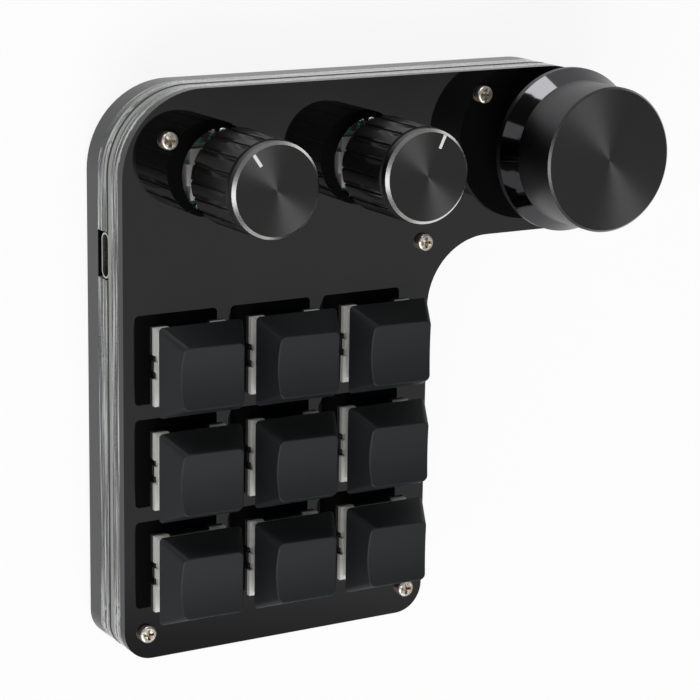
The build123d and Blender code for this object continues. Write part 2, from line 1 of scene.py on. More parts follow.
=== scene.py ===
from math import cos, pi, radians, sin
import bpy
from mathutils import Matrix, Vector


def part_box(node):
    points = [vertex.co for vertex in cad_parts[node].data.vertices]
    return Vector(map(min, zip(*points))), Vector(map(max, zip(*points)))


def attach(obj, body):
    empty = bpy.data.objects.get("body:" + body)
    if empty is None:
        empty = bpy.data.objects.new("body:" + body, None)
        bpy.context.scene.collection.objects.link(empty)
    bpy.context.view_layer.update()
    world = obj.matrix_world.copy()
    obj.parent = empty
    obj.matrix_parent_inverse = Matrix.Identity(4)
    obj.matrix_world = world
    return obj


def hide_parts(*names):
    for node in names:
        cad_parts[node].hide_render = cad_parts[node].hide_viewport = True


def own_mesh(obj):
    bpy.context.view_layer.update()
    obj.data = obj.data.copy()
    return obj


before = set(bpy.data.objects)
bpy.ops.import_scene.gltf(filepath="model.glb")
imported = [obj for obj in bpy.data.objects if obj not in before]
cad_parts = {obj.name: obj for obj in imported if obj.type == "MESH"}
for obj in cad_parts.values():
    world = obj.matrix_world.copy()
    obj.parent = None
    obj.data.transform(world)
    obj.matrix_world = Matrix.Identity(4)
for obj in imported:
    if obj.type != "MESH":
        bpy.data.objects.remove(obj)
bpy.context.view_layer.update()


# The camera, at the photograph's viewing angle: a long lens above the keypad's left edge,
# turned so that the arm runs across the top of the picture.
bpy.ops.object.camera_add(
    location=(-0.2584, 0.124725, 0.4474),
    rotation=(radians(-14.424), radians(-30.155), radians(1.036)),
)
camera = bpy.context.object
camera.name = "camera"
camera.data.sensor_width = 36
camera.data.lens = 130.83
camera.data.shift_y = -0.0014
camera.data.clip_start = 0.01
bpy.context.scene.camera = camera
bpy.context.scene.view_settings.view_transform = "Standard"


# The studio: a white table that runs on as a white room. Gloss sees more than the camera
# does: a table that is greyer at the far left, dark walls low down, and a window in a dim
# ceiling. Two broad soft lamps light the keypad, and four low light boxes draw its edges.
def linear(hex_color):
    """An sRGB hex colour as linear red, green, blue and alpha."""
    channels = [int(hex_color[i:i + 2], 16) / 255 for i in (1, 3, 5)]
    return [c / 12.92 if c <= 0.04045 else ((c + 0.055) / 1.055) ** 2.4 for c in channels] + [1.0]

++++

What to do:
Return the whole listing exactly, with every line included.

Task solution:
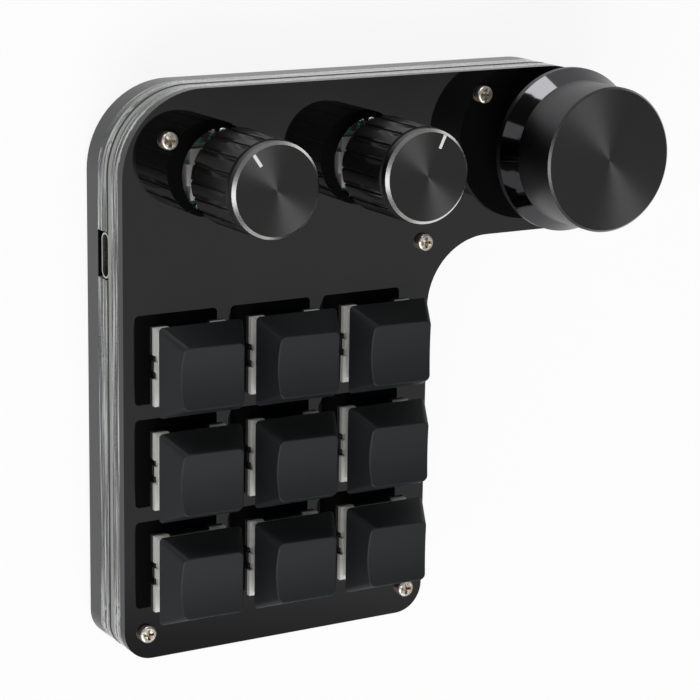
The build123d and Blender code for this object continues. Write part 2, from line 1 of scene.py on. More parts follow.
=== scene.py ===
from math import cos, pi, radians, sin
import bpy
from mathutils import Matrix, Vector


def part_box(node):
    points = [vertex.co for vertex in cad_parts[node].data.vertices]
    return Vector(map(min, zip(*points))), Vector(map(max, zip(*points)))


def attach(obj, body):
    empty = bpy.data.objects.get("body:" + body)
    if empty is None:
        empty = bpy.data.objects.new("body:" + body, None)
        bpy.context.scene.collection.objects.link(empty)
    bpy.context.view_layer.update()
    world = obj.matrix_world.copy()
    obj.parent = empty
    obj.matrix_parent_inverse = Matrix.Identity(4)
    obj.matrix_world = world
    return obj


def hide_parts(*names):
    for node in names:
        cad_parts[node].hide_render = cad_parts[node].hide_viewport = True


def own_mesh(obj):
    bpy.context.view_layer.update()
    obj.data = obj.data.copy()
    return obj


before = set(bpy.data.objects)
bpy.ops.import_scene.gltf(filepath="model.glb")
imported = [obj for obj in bpy.data.objects if obj not in before]
cad_parts = {obj.name: obj for obj in imported if obj.type == "MESH"}
for obj in cad_parts.values():
    world = obj.matrix_world.copy()
    obj.parent = None
    obj.data.transform(world)
    obj.matrix_world = Matrix.Identity(4)
for obj in imported:
    if obj.type != "MESH":
        bpy.data.objects.remove(obj)
bpy.context.view_layer.update()


# The camera, at the photograph's viewing angle: a long lens above the keypad's left edge,
# turned so that the arm runs across the top of the picture.
bpy.ops.object.camera_add(
    location=(-0.2584, 0.124725, 0.4474),
    rotation=(radians(-14.424), radians(-30.155), radians(1.036)),
)
camera = bpy.context.object
camera.name = "camera"
camera.data.sensor_width = 36
camera.data.lens = 130.83
camera.data.shift_y = -0.0014
camera.data.clip_start = 0.01
bpy.context.scene.camera = camera
bpy.context.scene.view_settings.view_transform = "Standard"


# The studio: a white table that runs on as a white room. Gloss sees more than the camera
# does: a table that is greyer at the far left, dark walls low down, and a window in a dim
# ceiling. Two broad soft lamps light the keypad, and four low light boxes draw its edges.
def linear(hex_color):
    """An sRGB hex colour as linear red, green, blue and alpha."""
    channels = [int(hex_color[i:i + 2], 16) / 255 for i in (1, 3, 5)]
    return [c / 12.92 if c <= 0.04045 else ((c + 0.055) / 1.055) ** 2.4 for c in channels] + [1.0]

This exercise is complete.